▸ **Given material**
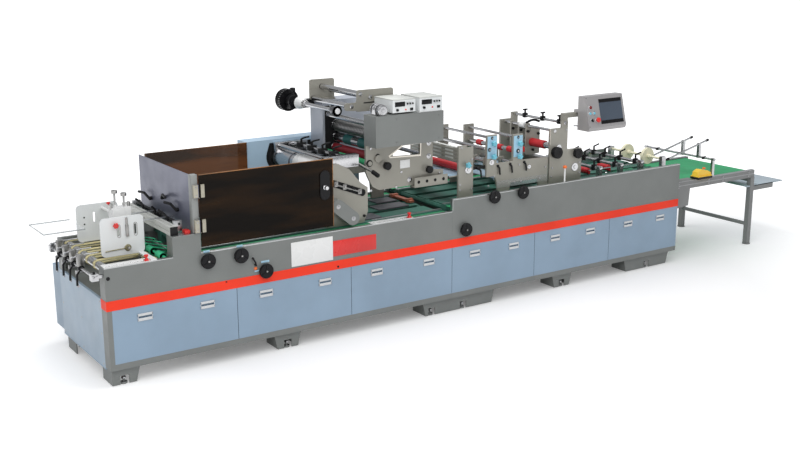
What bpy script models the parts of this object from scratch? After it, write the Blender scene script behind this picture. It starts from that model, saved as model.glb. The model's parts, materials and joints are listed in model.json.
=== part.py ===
"""Window patching machine: feeder, guarded gluing section, patching tower, delivery bed and belt.

Units are metres. +X runs from the feeder to the delivery, +Y from the operator's side to the drive
side, +Z up from the floor. Every part hangs from one empty, which puts the middle of the machine's
footprint on the floor at the world's origin. Outlines are (along, up) points from a corner of their
own unit, so a unit moves with the door pitch, the depth or the height of the plates that carry it.
"""
import math

import bmesh
import bpy
from mathutils import Euler, Matrix, Vector

# Clearance between two parts that touch, the depth to which welded shapes enter each other, and the
# decimals of a metre that flush faces share
GAP = 0.0003
WELD = 0.002
FLUSH_DECIMALS = 6

# Cabinet
INFEED_DOOR_PITCH = 0.960
DELIVERY_DOOR_PITCH = 0.877
DOORS_PER_MODULE = 3
BODY_DEPTH = 1.000
SIDE_PLATE = 0.030
DOOR_THICKNESS = 0.018
DOOR_SEAM = 0.004
RAIL_BOTTOM = 0.121
RAIL_HEIGHT = 0.044
DOOR_HEIGHT = 0.385
STRIPE_HEIGHT = 0.070
STRIPE_THICKNESS = 0.002
INFEED_PLATE_HEIGHT = 0.303
DELIVERY_PLATE_HEIGHT = 0.400
CORNER_POST_WIDTH = 0.035
CORNER_POST_DEPTH = 0.102
END_PANEL_THICKNESS = 0.015
END_PANEL_TOP_DROP = 0.004
END_PANEL_OVERHANG = 0.014
DRIVE_COVER_DEPTH = 0.170
DRIVE_COVER_TOP_DROP = 0.003
DRIVE_COVER_FOOT = 0.019
HANDLE_LENGTH = 0.108
HANDLE_HEIGHT = 0.050
HANDLE_RIM = 0.006
HANDLE_PROUD = 0.003
HANDLE_POCKET = 0.010
HANDLE_DROP = 0.080
HANDLE_INSET = 0.230

# Stands under the rail, with their levelling screws in a notch of the face
STAND_SHEET = 0.008
STAND_INSET = 0.030
STAND_LIFT = 0.004
STAND_DEPTH = 0.180
STAND_SLOPE = 0.030
NOTCH_WIDTH = 0.064
NOTCH_HEIGHT = 0.062
SCREW_SETBACK = 0.020
SCREW_RADIUS = 0.008
PAD_RADIUS = 0.024
PAD_HEIGHT = 0.014
INFEED_END_STAND = 0.175
INFEED_END_SCREW = 0.105
MIDDLE_STAND = 0.170
INFEED_MIDDLE_SHIFT = -0.065
SEAM_STAND_BEFORE = 0.240
SEAM_SCREW_BEFORE = 0.180
SEAM_STAND_AFTER = 0.440
SEAM_SCREW_AFTER = 0.140
DELIVERY_MIDDLE_SHIFT = -0.0855
END_STAND = 0.520
END_STAND_OVERHANG = 0.091
END_STAND_SCREW = 0.260

# Handwheels
HANDWHEEL_RADIUS = 0.052
HANDWHEEL_WIDTH = 0.020
HANDWHEEL_STANDOFF = 0.016
HANDWHEEL_DISH = 0.007
HUB_RADIUS = 0.014
INFEED_WHEEL_DROP = 0.062
INFEED_WHEEL_PLACES = (0.039, 0.294)
LOW_WHEEL_PLACE = 0.487
LOW_WHEEL_LIFT = 0.025
DELIVERY_WHEEL_DROP = 0.025
DELIVERY_WHEEL_PLACES = (0.413, 0.717)
SEAM_WHEEL_PLACE = 0.123
SEAM_WHEEL_LIFT = 0.070

# Feeder
FEED_ROLLER_RADIUS = 0.030
FEED_ROLLER_DROP = 0.042
FEED_ROLLER_FRONT = 0.052
FEED_ROLLER_BACK = 0.400
BELT_THICKNESS = 0.004
FEED_BELT_WIDTH = 0.026
FEED_BELT_COUNT = 6
CARTON_WIDTH = 0.488
FEED_PLATE_THICKNESS = 0.012
FEED_PLATE_START = 0.075
FEED_PLATE_LENGTH = 0.310
FEED_PLATE_HEIGHT = 0.272
FEED_PLATE_LIFT = 0.003
FEED_PLATE_CORNER = 0.030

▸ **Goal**
Write out, exactly and with nothing else, the lines of the listing above from its first line through the line with "from mathutils import Euler, Matrix, Vector".

▸ **Exercise response**
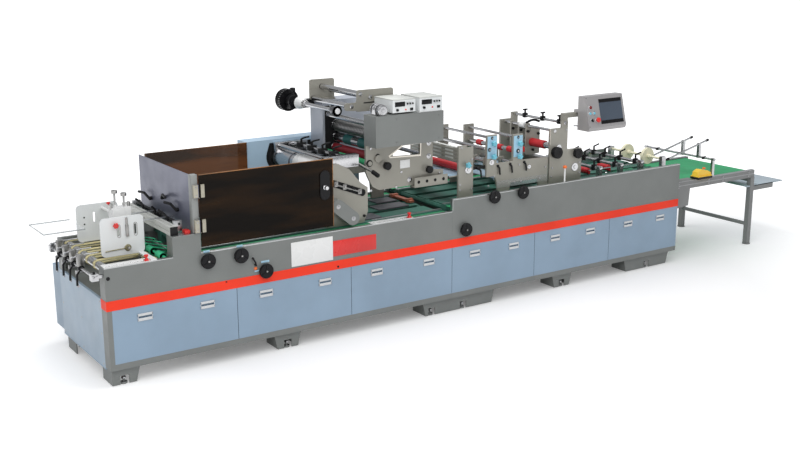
What bpy script models the parts of this object from scratch? After it, write the Blender scene script behind this picture. It starts from that model, saved as model.glb. The model's parts, materials and joints are listed in model.json.
=== part.py ===
"""Window patching machine: feeder, guarded gluing section, patching tower, delivery bed and belt.

Units are metres. +X runs from the feeder to the delivery, +Y from the operator's side to the drive
side, +Z up from the floor. Every part hangs from one empty, which puts the middle of the machine's
footprint on the floor at the world's origin. Outlines are (along, up) points from a corner of their
own unit, so a unit moves with the door pitch, the depth or the height of the plates that carry it.
"""
import math

import bmesh
import bpy
from mathutils import Euler, Matrix, Vector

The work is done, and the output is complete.